I was a plotter and not a pantser.

Post by Samantha »

at times like that I go semi plotter and write out some chapter titles for things I've already dreamed would happen. I end changing half of them but it gives me a bit more structure when I oddly want it.

Post by Rebekah »

I've been Pantsing my chapters, then making a post draft outline to help with revisions.

Post by Debbie »

Unless you're unusually talented, you HAVE to plot your story before you begin. Some folks believe you just dive right into writing a story to "see where it takes you". Well, unless you've plotted, foreshadowed and forewarned, the story won't take you anywhere. So forget about being a "pantser"....you must learn to PLOT. Simple as that.

Post by Dan »

Just remember the point and focus of your story.
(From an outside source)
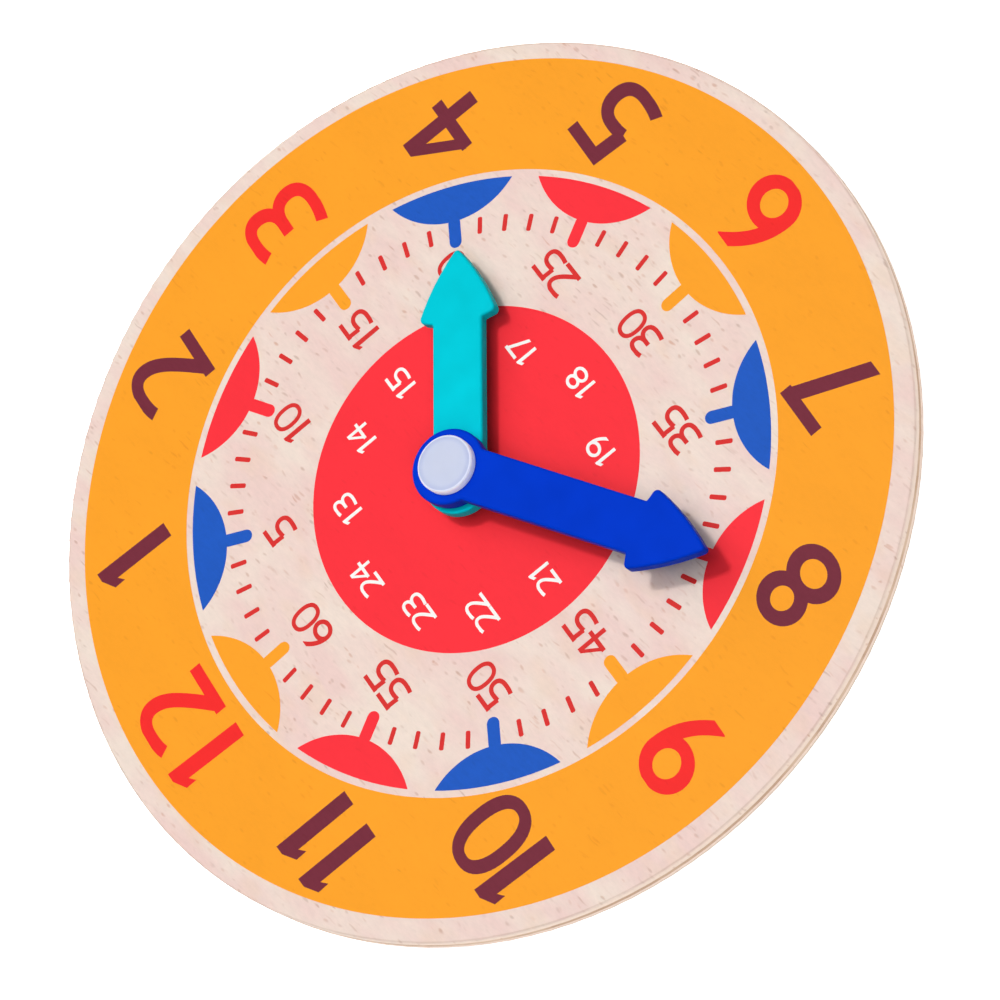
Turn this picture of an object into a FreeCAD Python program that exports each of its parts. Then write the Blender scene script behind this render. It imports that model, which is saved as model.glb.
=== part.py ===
import FreeCAD, Part
import math
import os

# Teaching clock: a round plywood dial board with two moulded hands that turn
# on one central pivot. Millimetres. The origin is where the pivot axis meets the
# board's back face, +Z comes out of the dial and +Y points at twelve o'clock.

# --- Driving dimensions: board -------------------------------------------------
board_radius = 107.5
face_ply_thickness = 1.9
core_ply_thickness = 1.2
board_edge_round = 0.6
board_drop = 0.7  # the pivot hole is drilled this far above the board's own centre

# --- Driving dimensions: pivot stack -------------------------------------------
post_radius = 4.0
post_flange_radius = 9.0
post_flange_thickness = 1.3
flange_set_back = 0.1
collar_radius = 5.8
collar_height = 4.45
washer_radius = 5.3
washer_thickness = 0.35
screw_shank_radius = 1.45
screw_head_radius = 2.8
screw_head_height = 0.8
screw_length_in_post = 9.0
screw_recess_width = 0.8
screw_recess_length = 3.2
screw_recess_depth = 0.5
pilot_extra_depth = 0.8
seat_radius = 5.4
seat_thickness = 0.5
cap_wall = 1.4
cap_roof = 0.5
cap_round = 0.4

# --- Driving dimensions: hands -------------------------------------------------
hand_width = 12.5
hand_thickness = 2.9
hand_edge_round = 0.7
boss_neck_round = 1.4
barb_half_width = 9.85
barb_round = 1.2
notch_round = 0.5
tip_round = 0.9
hour_boss_radius = 8.75
hour_boss_set_back = 1.0  # the boss's centre lies this far behind its bore
hour_tip_reach = 55.1
hour_head_length = 18.0
hour_barb_sweep = 1.1
hour_side_bulge = 0.9
minute_boss_radius = 9.05
minute_boss_set_back = 0.4
minute_tip_reach = 69.2
minute_head_length = 18.4
minute_barb_sweep = 1.0
minute_side_bulge = 0.8
minute_boss_drop = 1.0

# Where the hands point at rest, in degrees clockwise from twelve o'clock
hour_hand_angle = 124.2
minute_hand_angle = 239.7

# --- Clearances ----------------------------------------------------------------
post_hole_clearance = 0.05
flange_clearance = 0.1
running_clearance = 0.05
end_play = 0.05
head_clearance = 0.1
cap_gap = 0.1

# --- Heights worked out from the stack -----------------------------------------
board_thickness = 2 * face_ply_thickness + core_ply_thickness
core_bottom = face_ply_thickness
core_top = core_bottom + core_ply_thickness
dial_height = board_thickness
collar_top = dial_height + collar_height
lower_washer_top = collar_top + washer_thickness
hour_bottom = lower_washer_top + end_play
hour_top = hour_bottom + hand_thickness
middle_washer_bottom = hour_top + end_play
middle_washer_top = middle_washer_bottom + washer_thickness
minute_boss_bottom = middle_washer_top + end_play
minute_arm_bottom = minute_boss_bottom + minute_boss_drop
minute_top = minute_arm_bottom + hand_thickness
upper_washer_bottom = minute_top + end_play
post_top = upper_washer_bottom + washer_thickness
seat_top = post_top + seat_thickness
screw_head_top = seat_top + screw_head_height
cap_bottom = minute_top + cap_gap
cap_ceiling = screw_head_top + head_clearance
cap_top = cap_ceiling + cap_roof
flange_bottom = flange_set_back
flange_top = flange_bottom + post_flange_thickness

hand_bore_radius = post_radius + running_clearance
board_hole_radius = post_radius + post_hole_clearance
cap_radius = seat_radius + cap_wall
screw_tip_height = post_top - screw_length_in_post
pilot_bottom = screw_tip_height - pilot_extra_depth


def disc(radius, bottom, top, along=0):
    """A solid round disc or post about the pivot axis, or set along X from it."""
    return Part.makeCylinder(radius, top - bottom, FreeCAD.Vector(along, 0, bottom))


def ring(outer_radius, inner_radius, bottom, top):
    """A flat ring about the pivot axis."""
    return disc(outer_radius, bottom, top).cut(disc(inner_radius, bottom, top))


def ply_blank(bottom, top):
    """A round ply with the pivot's hole through it."""
    centre = FreeCAD.Vector(0, -board_drop, bottom)
    blank = Part.makeCylinder(board_radius, top - bottom, centre)
    return blank.cut(disc(board_hole_radius, bottom, top))


def is_rim(edge, radius, height):
    """True for the circular edge of that radius at that height."""
    box = edge.BoundBox
    on_level = abs(box.ZMin - height) < 1e-4 and abs(box.ZMax - height) < 1e-4
    round_edge = isinstance(edge.Curve, Part.Circle)
    return on_level and round_edge and abs(edge.Curve.Radius - radius) < 1e-4


def round_rim(shape, radius, height, fillet):
    """Round one circular rim of a turned piece."""
    rims = [edge for edge in shape.Edges if is_rim(edge, radius, height)]
    return shape.makeFillet(fillet, rims)


# --- Board ---------------------------------------------------------------------
def make_front_ply():
    """The ply that carries the printed dial, with its outer edge sanded round."""
    ply = ply_blank(core_top, dial_height)
    return round_rim(ply, board_radius, dial_height, board_edge_round)


def make_core_ply():
    """The darker cross-grained ply in the middle."""
    return ply_blank(core_bottom, core_top)


def make_back_ply():
    """The back ply, counterbored so the pivot's flange lies below the surface."""
    ply = ply_blank(0, core_bottom)
    ply = round_rim(ply, board_radius, 0, board_edge_round)
    return ply.cut(disc(post_flange_radius + flange_clearance, 0, flange_top))


# --- Pivot ---------------------------------------------------------------------
def make_pivot_post():
    """A flanged post pushed through the board from the back, bored for the screw."""
    post = disc(post_flange_radius, flange_bottom, flange_top)
    post = post.fuse(disc(post_radius, flange_bottom, post_top)).removeSplitter()
    return post.cut(disc(screw_shank_radius, pilot_bottom, post_top))


def make_spacer_collar():
    """The collar pressed on the post; it clamps the board and lifts the hands."""
    return ring(collar_radius, post_radius, dial_height, collar_top)


def make_washer(bottom):
    """A thin friction washer, one on each side of each hand."""
    return ring(washer_radius, hand_bore_radius, bottom, bottom + washer_thickness)


def make_retaining_screw():
    """A flat-headed self-tapping screw down the middle of the post."""
    screw = disc(screw_head_radius, seat_top, screw_head_top)
    screw = screw.fuse(disc(screw_shank_radius, screw_tip_height, seat_top)).removeSplitter()
    for length, width in ((screw_recess_length, screw_recess_width),
                          (screw_recess_width, screw_recess_length)):
        corner = FreeCAD.Vector(-length / 2, -width / 2, screw_head_top - screw_recess_depth)
        screw = screw.cut(Part.makeBox(length, width, screw_recess_depth, corner))
    return screw


def make_cap_seat():
    """The disc under the screw's head that keeps the hands on and holds the cap."""
    return ring(seat_radius, screw_shank_radius, post_top, seat_top)


def make_hub_cap():
    """The low round cap that hides the screw."""
    cap = disc(cap_radius, cap_bottom, cap_top)
    cap = round_rim(cap, cap_radius, cap_top, cap_round)
    return cap.cut(disc(seat_radius, cap_bottom, cap_ceiling))


# --- Hands ---------------------------------------------------------------------
def arrow_face(tip_reach, head_length, barb_sweep, side_bulge):
    """The flat outline of a hand's bar and arrowhead, pointing along +X."""
    half_width = hand_width / 2
    notch_reach = tip_reach - head_length
    barb_reach = notch_reach + barb_sweep
    side_length = math.hypot(tip_reach - barb_reach, barb_half_width)
    bulge_along = side_bulge * barb_half_width / side_length
    bulge_out = side_bulge * (tip_reach - barb_reach) / side_length
    mid_reach = (barb_reach + tip_reach) / 2 + bulge_along
    mid_out = barb_half_width / 2 + bulge_out

    def point(along, across):
        return FreeCAD.Vector(along, across, 0)

    tip = point(tip_reach, 0)
    corners = [point(0, half_width), point(notch_reach, half_width),
               point(barb_reach, barb_half_width)]
    mirrored = [point(corner.x, -corner.y) for corner in reversed(corners)]
    edges = [Part.makeLine(a, b) for a, b in zip(corners, corners[1:])]
    edges.append(Part.Arc(corners[-1], point(mid_reach, mid_out), tip).toShape())
    edges.append(Part.Arc(tip, point(mid_reach, -mid_out), mirrored[0]).toShape())
    edges += [Part.makeLine(a, b) for a, b in zip(mirrored, mirrored[1:] + corners[:1])]
    return Part.Face(Part.Wire(edges))


def upright_edges_at(shape, along, across):
    """The two upright edges that mirror each other about the hand's centreline."""
    found = []
    for edge in shape.Edges:
        box = edge.BoundBox
        upright = box.ZLength > hand_thickness / 2 and box.XLength < 1e-4 and box.YLength < 1e-4
        if upright and math.hypot(box.Center.x - along, abs(box.Center.y) - across) < 0.01:
            found.append(edge)
    return found


def make_hand_plate(boss_radius, boss_set_back, tip_reach, head_length, barb_sweep, side_bulge):
    """Boss, bar and arrowhead as one plate of even thickness, corners rounded."""
    half_width = hand_width / 2
    notch_reach = tip_reach - head_length
    neck_reach = math.sqrt(boss_radius ** 2 - half_width ** 2) - boss_set_back
    face = arrow_face(tip_reach, head_length, barb_sweep, side_bulge)
    plate = face.extrude(FreeCAD.Vector(0, 0, hand_thickness))
    boss = disc(boss_radius, 0, hand_thickness, -boss_set_back)
    plate = plate.fuse(boss).removeSplitter()
    rounds = [(neck_reach, half_width, boss_neck_round),
              (notch_reach, half_width, notch_round),
              (notch_reach + barb_sweep, barb_half_width, barb_round),
              (tip_reach, 0, tip_round)]
    for along, across, radius in rounds:
        plate = plate.makeFillet(radius, upright_edges_at(plate, along, across))
    top_edges = [edge for edge in plate.Edges
                 if abs(edge.BoundBox.ZMin - hand_thickness) < 1e-4]
    return plate.makeFillet(hand_edge_round, top_edges)


def set_hand(plate, boss_drop, bottom, clock_angle):
    """Bore a hand through bar and boss, then put it at its height and angle."""
    hand = plate.cut(disc(hand_bore_radius, -boss_drop, hand_thickness))
    hand.translate(FreeCAD.Vector(0, 0, bottom + boss_drop))
    hand.rotate(FreeCAD.Vector(0, 0, 0), FreeCAD.Vector(0, 0, 1), 90 - clock_angle)
    return hand


def make_hour_hand():
    """The short hand, next to the dial."""
    plate = make_hand_plate(hour_boss_radius, hour_boss_set_back, hour_tip_reach,
                            hour_head_length, hour_barb_sweep, hour_side_bulge)
    return set_hand(plate, 0, hour_bottom, hour_hand_angle)


def make_minute_hand():
    """The long hand; its boss stands lower than its bar to clear the hour hand."""
    plate = make_hand_plate(minute_boss_radius, minute_boss_set_back, minute_tip_reach,
                            minute_head_length, minute_barb_sweep, minute_side_bulge)
    foot = disc(minute_boss_radius, -minute_boss_drop, 0, -minute_boss_set_back)
    plate = plate.fuse(foot).removeSplitter()
    return set_hand(plate, minute_boss_drop, minute_boss_bottom, minute_hand_angle)


pieces = {
    "front_ply": make_front_ply(),
    "core_ply": make_core_ply(),
    "back_ply": make_back_ply(),
    "pivot_post": make_pivot_post(),
    "spacer_collar": make_spacer_collar(),
    "lower_washer": make_washer(collar_top),
    "hour_hand": make_hour_hand(),
    "middle_washer": make_washer(middle_washer_bottom),
    "minute_hand": make_minute_hand(),
    "upper_washer": make_washer(upper_washer_bottom),
    "cap_seat": make_cap_seat(),
    "retaining_screw": make_retaining_screw(),
    "hub_cap": make_hub_cap(),
}

os.makedirs("parts", exist_ok=True)
for name, shape in pieces.items():
    shape.exportStep(f"parts/{name}.step")
    print(f"{name}: {len(shape.Solids)} solid, {shape.Volume:.1f} mm3, valid {shape.isValid()}")
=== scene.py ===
import math
import bpy
from mathutils import Matrix, Quaternion, Vector, geometry


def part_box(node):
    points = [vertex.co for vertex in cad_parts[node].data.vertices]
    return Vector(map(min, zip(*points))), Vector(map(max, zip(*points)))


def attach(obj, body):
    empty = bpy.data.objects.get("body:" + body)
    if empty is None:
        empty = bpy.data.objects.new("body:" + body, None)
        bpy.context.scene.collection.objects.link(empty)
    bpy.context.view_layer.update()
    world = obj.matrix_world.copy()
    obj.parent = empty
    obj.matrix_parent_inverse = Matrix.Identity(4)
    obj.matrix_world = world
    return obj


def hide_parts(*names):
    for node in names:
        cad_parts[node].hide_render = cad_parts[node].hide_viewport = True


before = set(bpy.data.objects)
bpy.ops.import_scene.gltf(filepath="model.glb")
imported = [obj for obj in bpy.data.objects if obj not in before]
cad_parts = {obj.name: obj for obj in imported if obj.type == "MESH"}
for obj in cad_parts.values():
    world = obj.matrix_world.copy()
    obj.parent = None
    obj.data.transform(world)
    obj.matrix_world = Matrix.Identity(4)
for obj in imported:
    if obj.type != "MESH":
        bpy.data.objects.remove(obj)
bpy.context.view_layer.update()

scene = bpy.context.scene
mm = 0.001
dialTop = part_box("front_ply")[1].z
boardWidth = 2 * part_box("core_ply")[1].x
print(f"frame: {len(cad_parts)} nodes, dial {boardWidth / mm:.0f} mm across at {dialTop / mm:.2f} mm")


def linear(code, factor=1.0):  # sRGB hex to the linear RGBA that Blender's sockets take
    parts = [int(code[i:i + 2], 16) / 255 for i in (0, 2, 4)]
    light = [c / 12.92 if c <= 0.04045 else ((c + 0.055) / 1.055) ** 2.4 for c in parts]
    return tuple(min(1.0, c * factor) for c in light) + (1.0,)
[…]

Make sure what you’re writing is on track, and if it isn’t, get it back there! It’s not too late to plot where to go from where you already are too.

Post by Brian »

You can change, or flip back and forth, or do whatever you need to get the story out. There's no pants/plot rule book. Outline what you have, or draw on a white board, or use index cards, or whatever tool helps you see the story more clearly...brainstorm questions you have about the plot or characters, motivations, etc.

Post by Dale »

Just let your characters tell their story. They know where they're headed. If you've lost touch with your characters, set it down for a week or two. They'll come back.